-- begin RAW DATA --

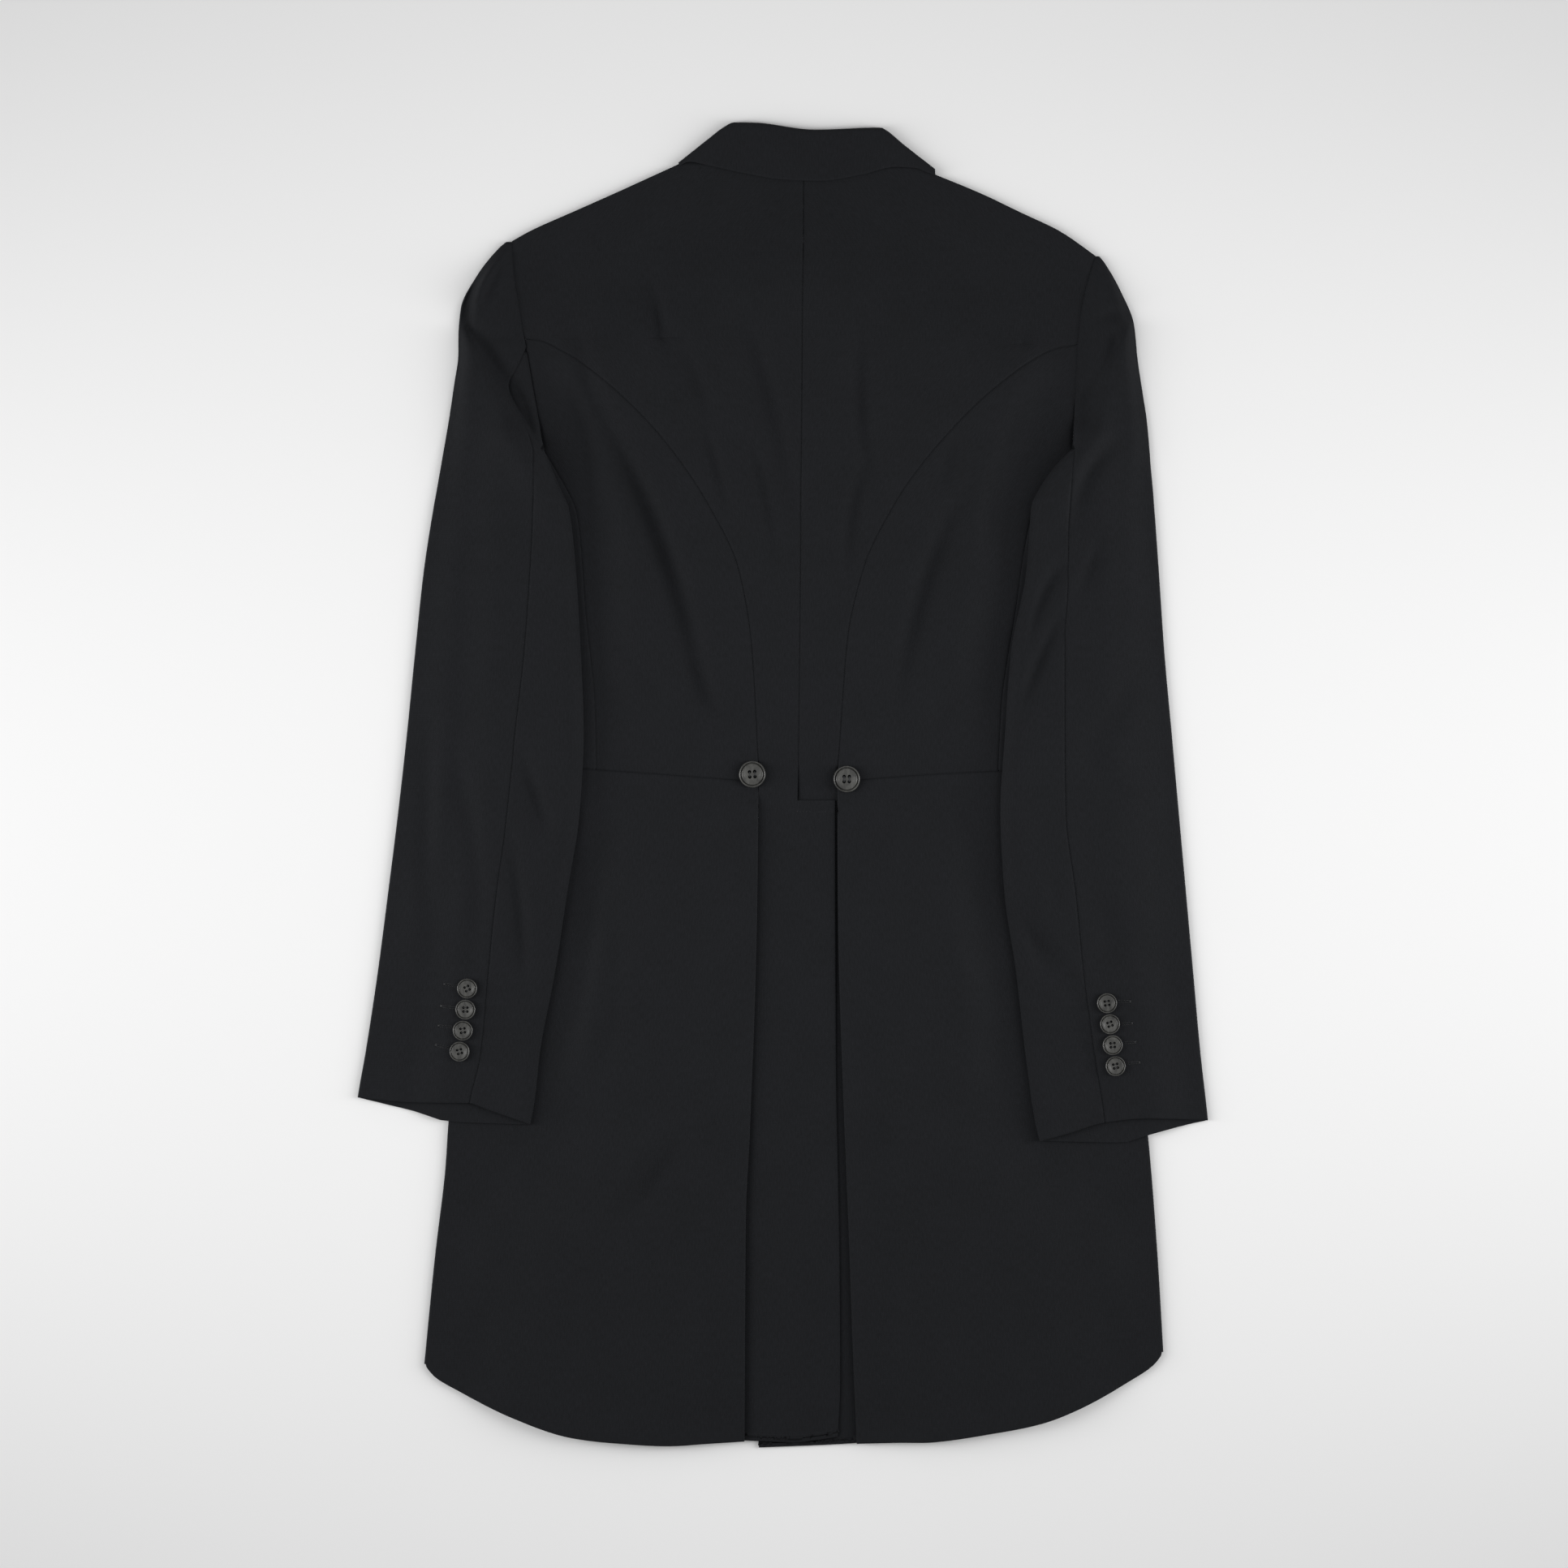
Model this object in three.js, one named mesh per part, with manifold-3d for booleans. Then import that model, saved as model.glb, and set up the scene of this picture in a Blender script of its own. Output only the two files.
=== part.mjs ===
// A morning coat laid flat on its front, back up. Millimetres, +Z up, +Y towards the collar,
// origin at the middle of the outline, on the surface that the coat lies on.
// "left" and "right" are as seen from above: left is -X.
import * as THREE from "three";
import Module from "manifold-3d";

const wasm = await Module();
wasm.setup();

// Cloth
const WALL = 1.4;
const SEAM_GAP = 0.3;
const CLEARANCE = 0.4;
const LAYER = WALL + CLEARANCE;
const PAIR = 3.8;
const FOLDED_PLEAT = WALL + LAYER;

// Heights of the undersides: the back panels over the fronts, the sleeves over the body
const BACK_BED = PAIR - WALL;
const SLEEVE_BED = PAIR + CLEARANCE;
const BODY_LOFT = 1.7;
const SLEEVE_LOFT = 1.3;

// Heights along the body, from the neck down
const NECK_Y = 463;
const SHOULDER_Y = { left: 408.4, right: 397.4 };
const PRINCESS_TOP_Y = { left: 335.2, right: 330.9 };
const UNDERARM_Y = 250;
const LAPEL_FOOT_Y = 34;
const VENT_TOP_Y = -11.3;
const PLEAT_TOP_Y = -25;
const FRONT_CORNER_Y = { left: -434.6, right: -425.5 };

// Widths
const PLEAT_DEPTH = 25;
const LIP_WIDTH = 9;
const LIP_HEIGHT = 2.4;

const CLOTH = { color: 0x222324, roughness: 0.9, metalness: 0 };
const HORN = { color: 0x5f5e5c, roughness: 0.45, metalness: 0 };

// The back: centre seam, outline from neck to waist (shoulder, armhole, princess seam), by height
const CENTRE_SEAM = [
  { y: 466, x: 15.2 }, { y: 224, x: 13.4 }, { y: 41, x: 11.6 }, { y: -12, x: 10.7 },
];
const SHOULDER = {
  left: [
    { y: 463, x: -85.4 }, { y: 443, x: -129.3 }, { y: 430, x: -158.6 }, { y: 417, x: -187.9 },
    { y: 408.4, x: -203.7 },
  ],
  right: [
    { y: 463, x: 102.5 }, { y: 444, x: 148.8 }, { y: 430, x: 178.1 }, { y: 416, x: 207.4 },
    { y: 397.4, x: 234.4 },
  ],
};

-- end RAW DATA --

## WHAT THE TASK REQUIRES
Reproduce the data in full, exactly as presented.

## FINISHED ANSWER
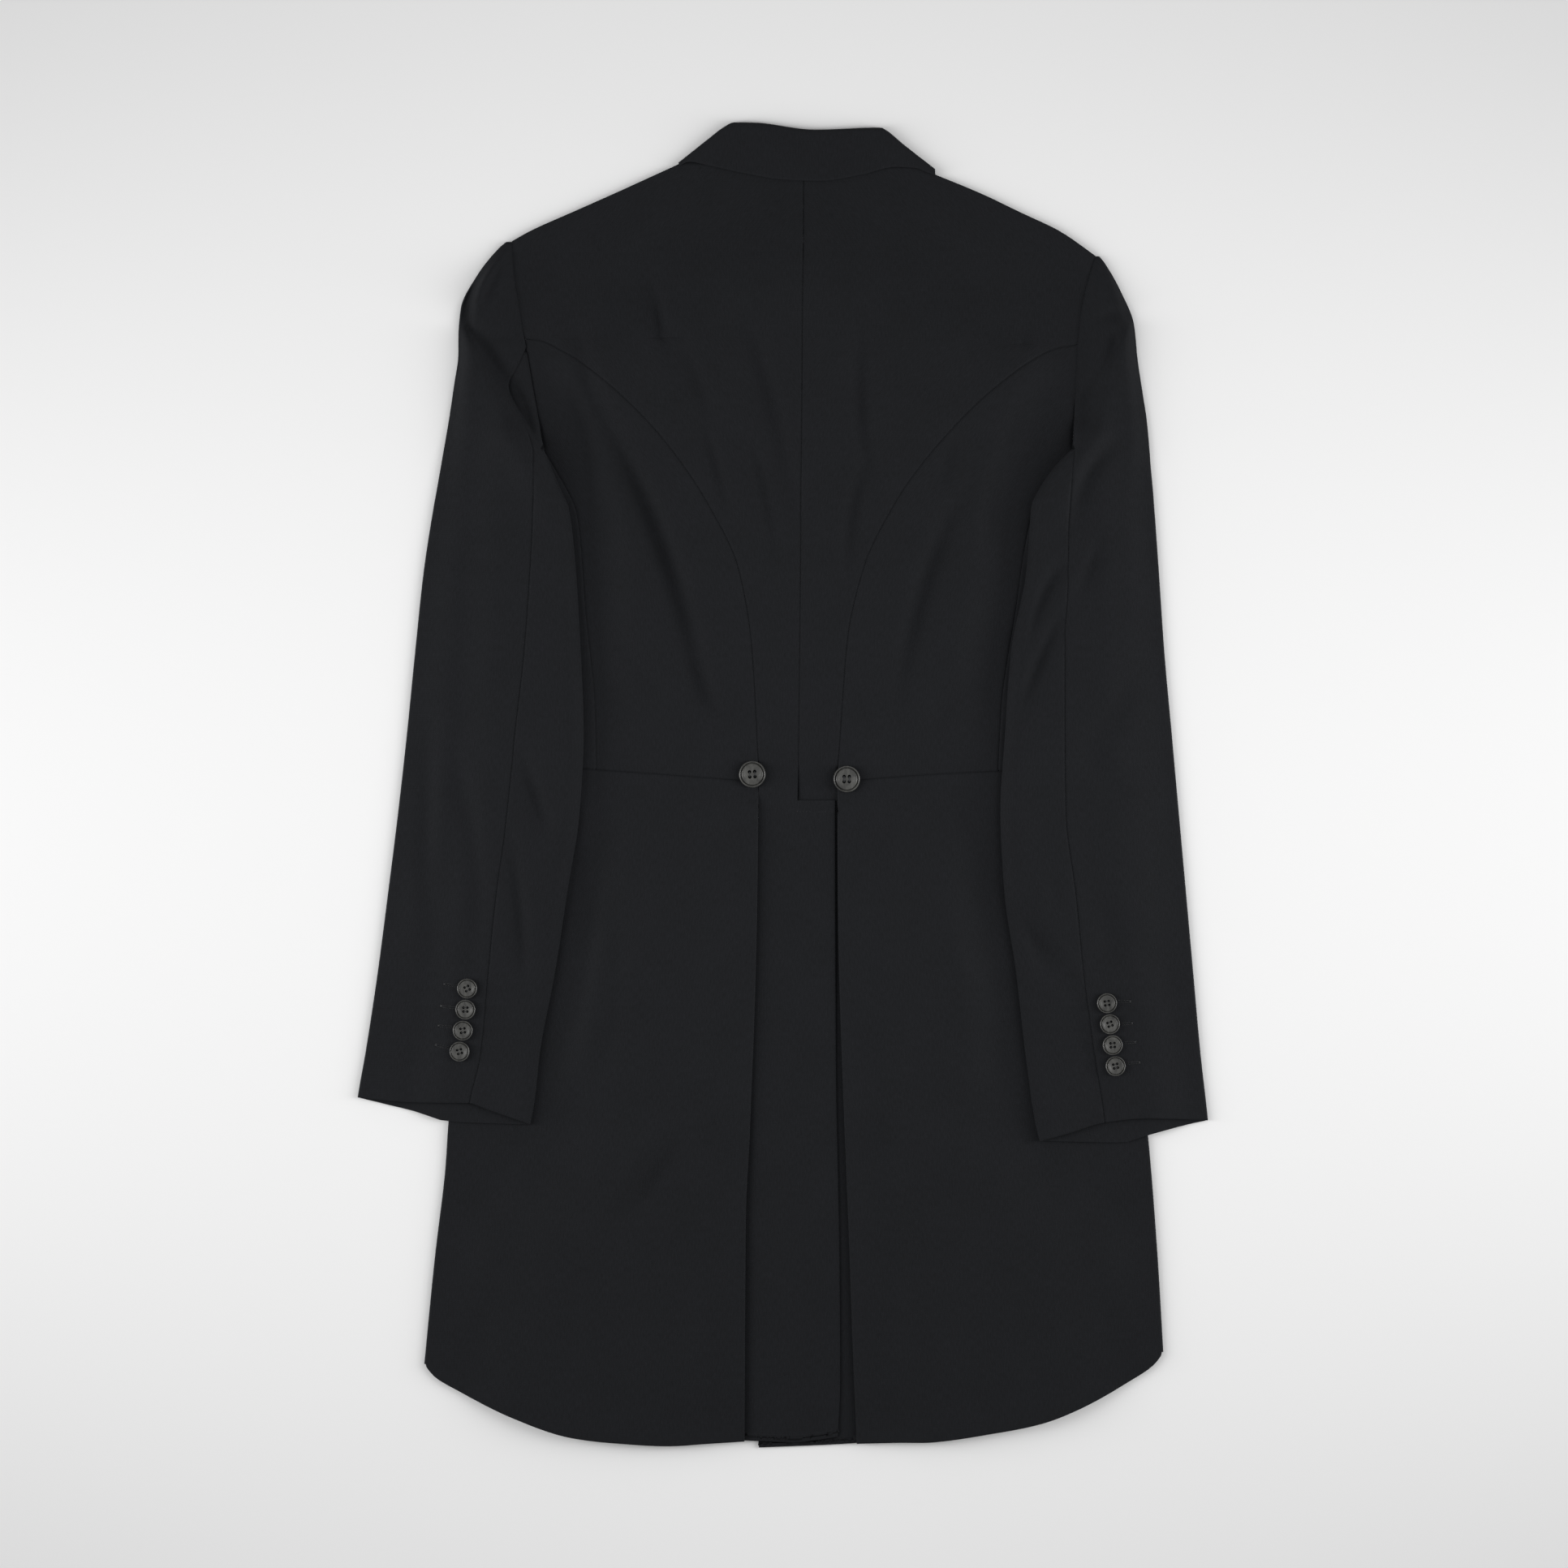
Model this object in three.js, one named mesh per part, with manifold-3d for booleans. Then import that model, saved as model.glb, and set up the scene of this picture in a Blender script of its own. Output only the two files.
=== part.mjs ===
// A morning coat laid flat on its front, back up. Millimetres, +Z up, +Y towards the collar,
// origin at the middle of the outline, on the surface that the coat lies on.
// "left" and "right" are as seen from above: left is -X.
import * as THREE from "three";
import Module from "manifold-3d";

const wasm = await Module();
wasm.setup();

// Cloth
const WALL = 1.4;
const SEAM_GAP = 0.3;
const CLEARANCE = 0.4;
const LAYER = WALL + CLEARANCE;
const PAIR = 3.8;
const FOLDED_PLEAT = WALL + LAYER;

// Heights of the undersides: the back panels over the fronts, the sleeves over the body
const BACK_BED = PAIR - WALL;
const SLEEVE_BED = PAIR + CLEARANCE;
const BODY_LOFT = 1.7;
const SLEEVE_LOFT = 1.3;

// Heights along the body, from the neck down
const NECK_Y = 463;
const SHOULDER_Y = { left: 408.4, right: 397.4 };
const PRINCESS_TOP_Y = { left: 335.2, right: 330.9 };
const UNDERARM_Y = 250;
const LAPEL_FOOT_Y = 34;
const VENT_TOP_Y = -11.3;
const PLEAT_TOP_Y = -25;
const FRONT_CORNER_Y = { left: -434.6, right: -425.5 };

// Widths
const PLEAT_DEPTH = 25;
const LIP_WIDTH = 9;
const LIP_HEIGHT = 2.4;

const CLOTH = { color: 0x222324, roughness: 0.9, metalness: 0 };
const HORN = { color: 0x5f5e5c, roughness: 0.45, metalness: 0 };

// The back: centre seam, outline from neck to waist (shoulder, armhole, princess seam), by height
const CENTRE_SEAM = [
  { y: 466, x: 15.2 }, { y: 224, x: 13.4 }, { y: 41, x: 11.6 }, { y: -12, x: 10.7 },
];
const SHOULDER = {
  left: [
    { y: 463, x: -85.4 }, { y: 443, x: -129.3 }, { y: 430, x: -158.6 }, { y: 417, x: -187.9 },
    { y: 408.4, x: -203.7 },
  ],
  right: [
    { y: 463, x: 102.5 }, { y: 444, x: 148.8 }, { y: 430, x: 178.1 }, { y: 416, x: 207.4 },
    { y: 397.4, x: 234.4 },
  ],
};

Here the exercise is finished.